## [Exercise objective]
From the entries below, gather each line containing the word "return".

## [Records]
==========

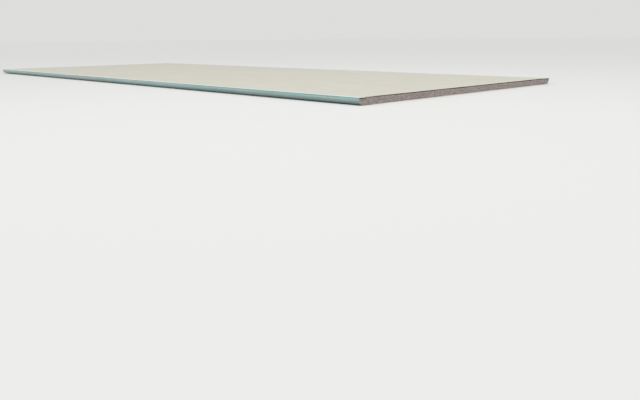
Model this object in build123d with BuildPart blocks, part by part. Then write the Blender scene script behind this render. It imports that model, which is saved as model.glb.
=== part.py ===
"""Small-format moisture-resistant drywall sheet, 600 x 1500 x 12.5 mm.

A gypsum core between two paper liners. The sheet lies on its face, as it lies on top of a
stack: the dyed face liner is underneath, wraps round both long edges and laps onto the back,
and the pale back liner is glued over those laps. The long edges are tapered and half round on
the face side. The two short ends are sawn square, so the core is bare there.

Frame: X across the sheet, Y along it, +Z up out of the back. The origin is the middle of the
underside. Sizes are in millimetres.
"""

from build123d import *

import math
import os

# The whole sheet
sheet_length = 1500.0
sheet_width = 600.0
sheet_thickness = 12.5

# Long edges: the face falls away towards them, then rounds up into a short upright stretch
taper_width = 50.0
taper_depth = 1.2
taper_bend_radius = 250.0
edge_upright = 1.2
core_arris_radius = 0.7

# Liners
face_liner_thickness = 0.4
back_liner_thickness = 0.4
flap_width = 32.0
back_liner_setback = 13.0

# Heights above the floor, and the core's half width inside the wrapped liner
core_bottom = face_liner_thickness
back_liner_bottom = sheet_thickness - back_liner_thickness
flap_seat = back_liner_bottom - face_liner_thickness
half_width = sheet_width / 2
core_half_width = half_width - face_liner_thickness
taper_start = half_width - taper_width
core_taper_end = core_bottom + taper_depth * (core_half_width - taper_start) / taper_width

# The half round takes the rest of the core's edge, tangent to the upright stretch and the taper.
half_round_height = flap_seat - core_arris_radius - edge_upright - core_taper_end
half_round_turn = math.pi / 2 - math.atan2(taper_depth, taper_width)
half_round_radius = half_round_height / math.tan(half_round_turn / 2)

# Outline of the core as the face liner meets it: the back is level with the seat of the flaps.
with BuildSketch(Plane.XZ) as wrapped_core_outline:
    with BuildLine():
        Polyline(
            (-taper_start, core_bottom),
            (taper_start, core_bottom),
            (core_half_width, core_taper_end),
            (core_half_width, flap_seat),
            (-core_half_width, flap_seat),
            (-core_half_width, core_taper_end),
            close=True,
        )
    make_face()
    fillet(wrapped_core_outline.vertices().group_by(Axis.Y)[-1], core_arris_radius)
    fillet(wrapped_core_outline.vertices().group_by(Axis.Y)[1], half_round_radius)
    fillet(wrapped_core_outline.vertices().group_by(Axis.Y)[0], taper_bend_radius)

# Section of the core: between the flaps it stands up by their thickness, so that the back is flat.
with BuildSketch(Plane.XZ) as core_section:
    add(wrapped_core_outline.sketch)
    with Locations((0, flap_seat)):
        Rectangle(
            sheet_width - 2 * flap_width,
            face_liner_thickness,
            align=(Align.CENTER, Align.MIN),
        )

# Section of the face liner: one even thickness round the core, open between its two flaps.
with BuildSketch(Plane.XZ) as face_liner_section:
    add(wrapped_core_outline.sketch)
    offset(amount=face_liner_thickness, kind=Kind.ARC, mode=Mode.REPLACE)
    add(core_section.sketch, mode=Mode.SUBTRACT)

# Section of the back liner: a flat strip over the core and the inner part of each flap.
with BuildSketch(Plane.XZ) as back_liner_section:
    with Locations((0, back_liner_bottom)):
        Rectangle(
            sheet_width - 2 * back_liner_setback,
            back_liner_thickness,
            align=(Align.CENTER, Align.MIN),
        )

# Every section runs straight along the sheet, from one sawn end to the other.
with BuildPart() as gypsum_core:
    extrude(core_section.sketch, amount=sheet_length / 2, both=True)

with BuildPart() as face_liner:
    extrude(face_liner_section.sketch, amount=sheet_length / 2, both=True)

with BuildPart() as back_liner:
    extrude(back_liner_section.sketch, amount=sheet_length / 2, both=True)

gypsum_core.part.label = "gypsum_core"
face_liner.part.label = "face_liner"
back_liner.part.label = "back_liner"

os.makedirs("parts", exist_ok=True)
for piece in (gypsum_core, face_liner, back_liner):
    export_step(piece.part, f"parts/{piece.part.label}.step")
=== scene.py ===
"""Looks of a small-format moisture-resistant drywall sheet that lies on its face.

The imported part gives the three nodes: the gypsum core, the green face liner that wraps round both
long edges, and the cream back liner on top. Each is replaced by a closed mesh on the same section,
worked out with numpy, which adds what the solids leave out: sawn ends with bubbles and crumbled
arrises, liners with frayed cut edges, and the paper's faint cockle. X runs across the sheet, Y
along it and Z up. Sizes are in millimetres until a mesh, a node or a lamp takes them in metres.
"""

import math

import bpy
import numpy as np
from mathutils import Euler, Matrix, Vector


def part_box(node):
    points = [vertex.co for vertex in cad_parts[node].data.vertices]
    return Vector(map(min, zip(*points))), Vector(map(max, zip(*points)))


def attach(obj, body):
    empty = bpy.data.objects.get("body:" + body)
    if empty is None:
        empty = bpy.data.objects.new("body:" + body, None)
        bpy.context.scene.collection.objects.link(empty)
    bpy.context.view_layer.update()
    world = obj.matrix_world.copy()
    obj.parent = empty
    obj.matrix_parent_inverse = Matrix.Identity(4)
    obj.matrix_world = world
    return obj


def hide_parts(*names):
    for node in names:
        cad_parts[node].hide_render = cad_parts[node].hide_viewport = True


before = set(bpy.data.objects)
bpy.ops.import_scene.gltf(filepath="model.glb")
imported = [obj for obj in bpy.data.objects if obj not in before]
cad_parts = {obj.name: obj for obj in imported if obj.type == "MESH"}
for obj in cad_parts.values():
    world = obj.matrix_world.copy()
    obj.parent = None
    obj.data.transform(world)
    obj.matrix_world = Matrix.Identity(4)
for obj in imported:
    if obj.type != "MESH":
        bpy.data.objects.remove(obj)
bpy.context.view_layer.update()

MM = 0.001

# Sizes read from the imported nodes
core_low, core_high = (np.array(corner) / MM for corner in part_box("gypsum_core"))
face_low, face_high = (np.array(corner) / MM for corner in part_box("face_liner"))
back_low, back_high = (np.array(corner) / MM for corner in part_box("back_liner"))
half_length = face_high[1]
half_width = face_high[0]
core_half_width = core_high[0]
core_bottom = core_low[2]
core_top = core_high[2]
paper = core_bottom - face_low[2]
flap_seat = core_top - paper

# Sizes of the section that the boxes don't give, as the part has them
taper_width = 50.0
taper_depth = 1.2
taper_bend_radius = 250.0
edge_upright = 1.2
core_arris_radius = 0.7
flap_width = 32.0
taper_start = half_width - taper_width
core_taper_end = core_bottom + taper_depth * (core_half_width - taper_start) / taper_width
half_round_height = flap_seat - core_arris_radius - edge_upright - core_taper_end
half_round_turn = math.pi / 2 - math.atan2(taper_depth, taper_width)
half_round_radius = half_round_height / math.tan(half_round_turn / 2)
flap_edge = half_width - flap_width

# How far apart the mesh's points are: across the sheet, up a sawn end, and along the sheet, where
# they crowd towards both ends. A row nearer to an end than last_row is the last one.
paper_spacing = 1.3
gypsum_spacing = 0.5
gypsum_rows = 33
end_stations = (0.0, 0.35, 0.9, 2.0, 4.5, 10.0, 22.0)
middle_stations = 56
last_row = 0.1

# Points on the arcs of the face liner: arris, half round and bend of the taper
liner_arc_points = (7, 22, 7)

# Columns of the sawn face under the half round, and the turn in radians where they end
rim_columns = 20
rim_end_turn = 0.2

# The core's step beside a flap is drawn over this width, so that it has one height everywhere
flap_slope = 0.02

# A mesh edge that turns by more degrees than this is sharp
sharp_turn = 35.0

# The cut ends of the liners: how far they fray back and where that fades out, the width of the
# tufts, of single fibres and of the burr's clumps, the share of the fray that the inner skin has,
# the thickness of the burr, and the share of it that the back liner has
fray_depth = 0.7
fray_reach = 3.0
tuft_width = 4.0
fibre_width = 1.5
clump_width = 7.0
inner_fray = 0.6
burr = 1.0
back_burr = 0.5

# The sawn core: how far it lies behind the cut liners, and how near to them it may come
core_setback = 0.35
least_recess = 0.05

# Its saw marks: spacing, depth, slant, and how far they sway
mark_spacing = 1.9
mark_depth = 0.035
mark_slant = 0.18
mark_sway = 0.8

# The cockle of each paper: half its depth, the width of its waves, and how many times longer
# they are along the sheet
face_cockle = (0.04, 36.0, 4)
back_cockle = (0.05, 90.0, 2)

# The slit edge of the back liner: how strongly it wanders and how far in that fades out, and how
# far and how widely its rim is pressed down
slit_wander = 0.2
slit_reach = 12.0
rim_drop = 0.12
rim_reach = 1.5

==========

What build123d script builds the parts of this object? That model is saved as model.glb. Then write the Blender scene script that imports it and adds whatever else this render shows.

==========

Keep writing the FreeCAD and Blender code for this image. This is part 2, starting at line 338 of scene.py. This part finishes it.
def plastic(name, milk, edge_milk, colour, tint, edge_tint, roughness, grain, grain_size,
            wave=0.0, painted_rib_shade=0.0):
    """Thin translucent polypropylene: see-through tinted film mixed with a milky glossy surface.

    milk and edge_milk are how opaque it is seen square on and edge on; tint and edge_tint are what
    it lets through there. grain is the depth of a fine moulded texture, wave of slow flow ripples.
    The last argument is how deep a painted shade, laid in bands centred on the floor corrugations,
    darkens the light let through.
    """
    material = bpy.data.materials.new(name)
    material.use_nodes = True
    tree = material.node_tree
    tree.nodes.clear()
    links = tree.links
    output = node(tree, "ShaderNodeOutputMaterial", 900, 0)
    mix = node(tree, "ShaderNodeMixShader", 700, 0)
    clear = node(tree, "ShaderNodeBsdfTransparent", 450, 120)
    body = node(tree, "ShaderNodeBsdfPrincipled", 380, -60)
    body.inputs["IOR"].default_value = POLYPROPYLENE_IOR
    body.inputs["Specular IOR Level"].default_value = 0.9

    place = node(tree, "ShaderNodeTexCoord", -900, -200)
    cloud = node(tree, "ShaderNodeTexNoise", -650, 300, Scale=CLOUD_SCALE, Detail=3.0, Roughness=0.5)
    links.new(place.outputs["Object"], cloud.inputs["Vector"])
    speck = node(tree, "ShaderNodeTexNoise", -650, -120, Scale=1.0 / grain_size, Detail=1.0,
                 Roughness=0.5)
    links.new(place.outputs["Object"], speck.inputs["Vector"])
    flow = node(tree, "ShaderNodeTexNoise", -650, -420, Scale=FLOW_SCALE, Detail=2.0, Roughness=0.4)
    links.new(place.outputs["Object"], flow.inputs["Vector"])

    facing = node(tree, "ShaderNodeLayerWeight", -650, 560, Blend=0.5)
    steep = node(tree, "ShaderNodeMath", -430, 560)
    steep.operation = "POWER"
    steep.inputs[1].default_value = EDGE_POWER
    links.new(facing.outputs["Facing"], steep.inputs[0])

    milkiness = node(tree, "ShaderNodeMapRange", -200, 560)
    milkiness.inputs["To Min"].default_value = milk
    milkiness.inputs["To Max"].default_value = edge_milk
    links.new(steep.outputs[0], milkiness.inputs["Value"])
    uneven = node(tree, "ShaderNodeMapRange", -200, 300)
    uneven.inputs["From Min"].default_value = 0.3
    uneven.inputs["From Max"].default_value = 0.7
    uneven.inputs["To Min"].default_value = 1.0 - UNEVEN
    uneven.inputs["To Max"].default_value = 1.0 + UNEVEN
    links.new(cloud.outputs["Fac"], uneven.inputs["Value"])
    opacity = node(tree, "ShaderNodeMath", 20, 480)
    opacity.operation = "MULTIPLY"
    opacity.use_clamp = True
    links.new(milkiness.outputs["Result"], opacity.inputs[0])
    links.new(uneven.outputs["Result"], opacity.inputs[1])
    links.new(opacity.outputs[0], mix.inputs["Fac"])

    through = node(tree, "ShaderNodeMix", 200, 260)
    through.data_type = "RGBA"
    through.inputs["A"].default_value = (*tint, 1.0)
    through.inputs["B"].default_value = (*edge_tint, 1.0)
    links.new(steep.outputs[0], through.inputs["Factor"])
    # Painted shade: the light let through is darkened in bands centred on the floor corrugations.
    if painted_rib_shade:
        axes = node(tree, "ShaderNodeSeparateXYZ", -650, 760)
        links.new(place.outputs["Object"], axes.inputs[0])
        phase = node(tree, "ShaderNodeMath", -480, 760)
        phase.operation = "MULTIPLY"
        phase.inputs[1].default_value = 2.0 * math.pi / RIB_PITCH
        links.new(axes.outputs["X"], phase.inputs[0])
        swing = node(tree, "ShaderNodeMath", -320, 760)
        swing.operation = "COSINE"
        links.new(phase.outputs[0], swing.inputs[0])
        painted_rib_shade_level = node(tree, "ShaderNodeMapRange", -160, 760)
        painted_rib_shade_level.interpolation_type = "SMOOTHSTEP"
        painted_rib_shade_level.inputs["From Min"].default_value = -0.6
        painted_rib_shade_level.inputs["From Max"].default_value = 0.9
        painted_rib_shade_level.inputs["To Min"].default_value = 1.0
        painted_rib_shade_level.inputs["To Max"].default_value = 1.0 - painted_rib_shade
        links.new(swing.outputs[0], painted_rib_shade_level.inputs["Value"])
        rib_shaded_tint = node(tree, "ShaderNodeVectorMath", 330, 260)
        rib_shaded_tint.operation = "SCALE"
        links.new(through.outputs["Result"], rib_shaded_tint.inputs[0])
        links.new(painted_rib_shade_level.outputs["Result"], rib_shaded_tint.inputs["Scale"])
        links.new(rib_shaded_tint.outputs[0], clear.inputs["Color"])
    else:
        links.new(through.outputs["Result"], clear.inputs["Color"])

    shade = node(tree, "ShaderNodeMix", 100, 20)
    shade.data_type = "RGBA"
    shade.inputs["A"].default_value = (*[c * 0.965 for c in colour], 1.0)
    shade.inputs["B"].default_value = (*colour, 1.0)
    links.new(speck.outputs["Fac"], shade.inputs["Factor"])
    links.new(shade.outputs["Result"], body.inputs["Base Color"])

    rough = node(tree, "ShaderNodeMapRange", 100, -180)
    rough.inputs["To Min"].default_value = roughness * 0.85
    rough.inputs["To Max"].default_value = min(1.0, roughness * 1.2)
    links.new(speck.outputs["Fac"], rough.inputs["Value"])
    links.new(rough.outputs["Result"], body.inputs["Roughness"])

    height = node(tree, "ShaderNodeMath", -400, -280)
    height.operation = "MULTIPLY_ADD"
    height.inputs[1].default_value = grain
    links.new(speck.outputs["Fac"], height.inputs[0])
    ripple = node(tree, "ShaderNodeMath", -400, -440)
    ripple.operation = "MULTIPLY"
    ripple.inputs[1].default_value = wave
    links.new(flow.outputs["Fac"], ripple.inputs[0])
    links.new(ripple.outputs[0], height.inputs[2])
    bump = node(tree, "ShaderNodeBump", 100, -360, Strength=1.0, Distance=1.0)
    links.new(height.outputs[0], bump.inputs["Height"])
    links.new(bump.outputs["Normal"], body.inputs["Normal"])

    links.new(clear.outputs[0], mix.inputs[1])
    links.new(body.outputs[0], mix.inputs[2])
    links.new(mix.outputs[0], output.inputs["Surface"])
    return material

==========

## [Completed exercise]
    return Vector(map(min, zip(*points))), Vector(map(max, zip(*points)))
    return obj
    return material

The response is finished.